Aos poucos, a equipe se tornou grande. Ao longo de todo o processo, tivemos quase 150 pessoas envolvidas, trabalhando com o apoio do computador, mas fazendo os esboços à mão. Os cenários são todos criados no Photoshop, e as animações, através de técnicas tradicionais. Cada profissional acrescentou sua criatividade e sua experiência ao filme. O resultado é fruto do encontro entre grandes artistas. Eu tentava acompanhar o processo o tempo inteiro: estava todos os dias com a minha equipe para tentar resolver problemas estéticos. Mas na verdade eu não animava, porque essa não é a minha área. Só faço desenhos à mão. Foi uma experiência magnífica de contato com tantos animadores. Tivemos uma atmosfera amigável durante dois anos, desde a pré-produção até o final. Para mim, foi sobretudo uma grande experiência humana. Precisei aprender a falar com a minha equipe, transmitir a energia necessária, e não me esgotar diante dos problemas. Essa é uma novidade para alguém que, como eu, tem trinta anos de experiência e desenvolveu o hábito de trabalhar sozinho no meu estúdio. De certa maneira, sou como um urso de verdade, o que diz muito sobre minhas fraquezas e minhas habilidades.
Diria que realizou um filme infantil? Muitos diretores de animação rejeitam este rótulo como algo redutor.
Sim, com certeza fiz um filme infantil. Queria fazer um grande espetáculo, um belo filme de aventura que eu adoraria ter visto quando era pequeno. Eu teria me divertido com os animais e os monstros de A Famosa Invasão dos Ursos na Sicília quando era criança. Na verdade, não gosto das séries infantis atuais, nem dessas animações televisivas, e muito menos das piadas que usam. Na minha infância, adorava as animações, obviamente, com piadas lúdicas. Mas esta não é a minha cultura cinematográfica. Preferi fazer um filme rico e profundo para crianças, para que tenham acesso a outras formas de imaginário, outras possibilidades de contar histórias. Não são apenas os americanos e os japoneses que sabem fazer animação – embora eu admire bastante os dois, diga-se de passagem. Há diversos mestres nesses países.
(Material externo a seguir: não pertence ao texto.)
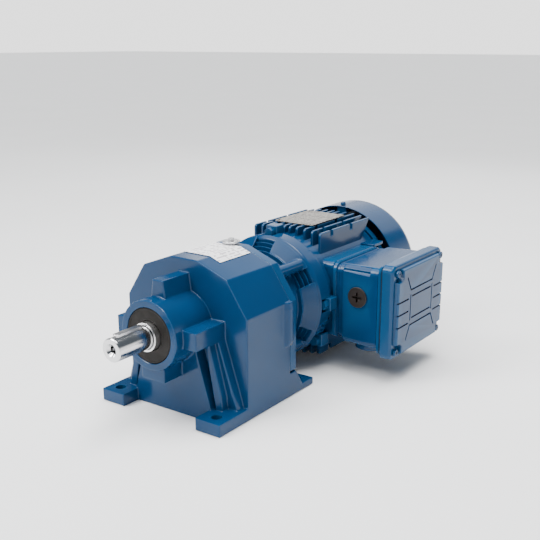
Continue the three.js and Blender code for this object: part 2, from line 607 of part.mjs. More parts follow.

No entanto, pretendia demonstrar às famílias que também existem filmes com um forte prazer da fábula, da aventura, do ato de contar histórias. Sempre adorei me perder nas narrativas que me fazem refletir, e que falam da vida, da morte, dos amores. O cinema, para mim, permite todas essas possibilidades. Todas as fábulas precisam ser aceitas em sua ingenuidade, sua leveza, seu humor. Se eu fizesse um filme sozinho, com meu próprio mundo dramático interior, o resultado seria totalmente diferente. É o caso das histórias em quadrinhos, por exemplo, que costumam trazer um teor bastante sombrio. Talvez eu tivesse contado a mesma história em ritmo mais lento e contemplativo. Teria mais estranheza, e mais cinefilia também. Mas este não era o objetivo. O principal desafio era fazer uma obra popular. Não sei se conseguimos – talvez o resultado tenha sido autoral demais. Tentamos investir numa bela imagem, com uma grande estética, e oferecê-las às crianças. Isso me obrigou a efetuar diversas reflexões sobre o meu cinema e minhas ferramentas para contar histórias.